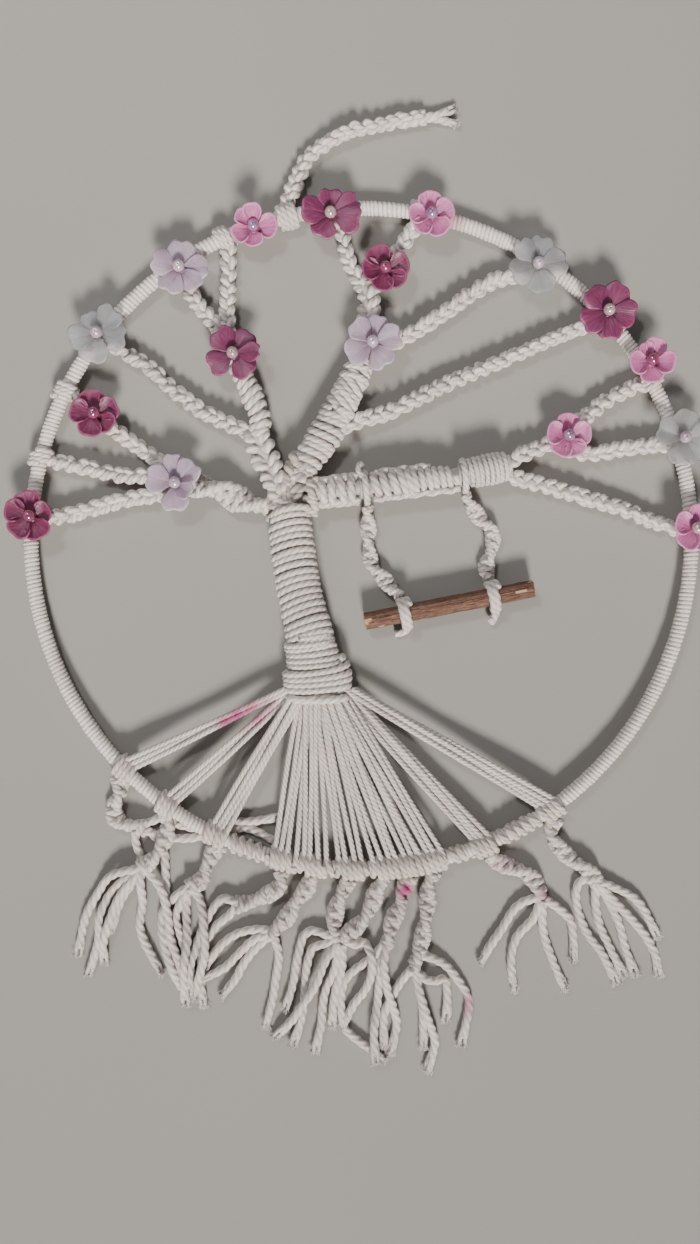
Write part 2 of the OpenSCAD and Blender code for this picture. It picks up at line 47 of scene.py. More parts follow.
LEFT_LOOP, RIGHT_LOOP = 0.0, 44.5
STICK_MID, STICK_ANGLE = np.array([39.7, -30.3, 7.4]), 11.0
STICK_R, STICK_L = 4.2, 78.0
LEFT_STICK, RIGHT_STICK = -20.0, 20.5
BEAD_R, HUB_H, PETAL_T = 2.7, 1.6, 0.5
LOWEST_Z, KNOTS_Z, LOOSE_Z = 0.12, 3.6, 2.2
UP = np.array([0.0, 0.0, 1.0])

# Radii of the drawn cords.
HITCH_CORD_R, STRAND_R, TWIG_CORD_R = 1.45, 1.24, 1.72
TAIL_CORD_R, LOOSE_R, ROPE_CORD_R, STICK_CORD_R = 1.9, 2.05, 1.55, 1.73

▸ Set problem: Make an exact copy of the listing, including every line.

▸ Answer in full:
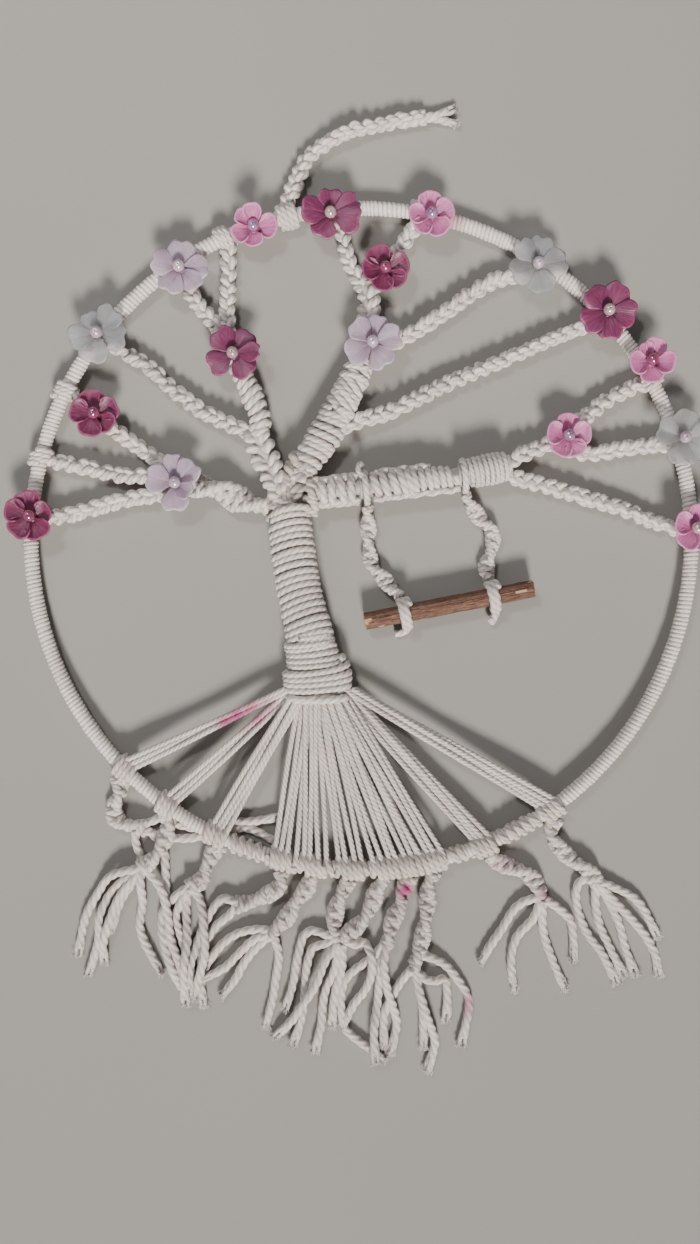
Write part 2 of the OpenSCAD and Blender code for this picture. It picks up at line 47 of scene.py. More parts follow.
LEFT_LOOP, RIGHT_LOOP = 0.0, 44.5
STICK_MID, STICK_ANGLE = np.array([39.7, -30.3, 7.4]), 11.0
STICK_R, STICK_L = 4.2, 78.0
LEFT_STICK, RIGHT_STICK = -20.0, 20.5
BEAD_R, HUB_H, PETAL_T = 2.7, 1.6, 0.5
LOWEST_Z, KNOTS_Z, LOOSE_Z = 0.12, 3.6, 2.2
UP = np.array([0.0, 0.0, 1.0])

# Radii of the drawn cords.
HITCH_CORD_R, STRAND_R, TWIG_CORD_R = 1.45, 1.24, 1.72
TAIL_CORD_R, LOOSE_R, ROPE_CORD_R, STICK_CORD_R = 1.9, 2.05, 1.55, 1.73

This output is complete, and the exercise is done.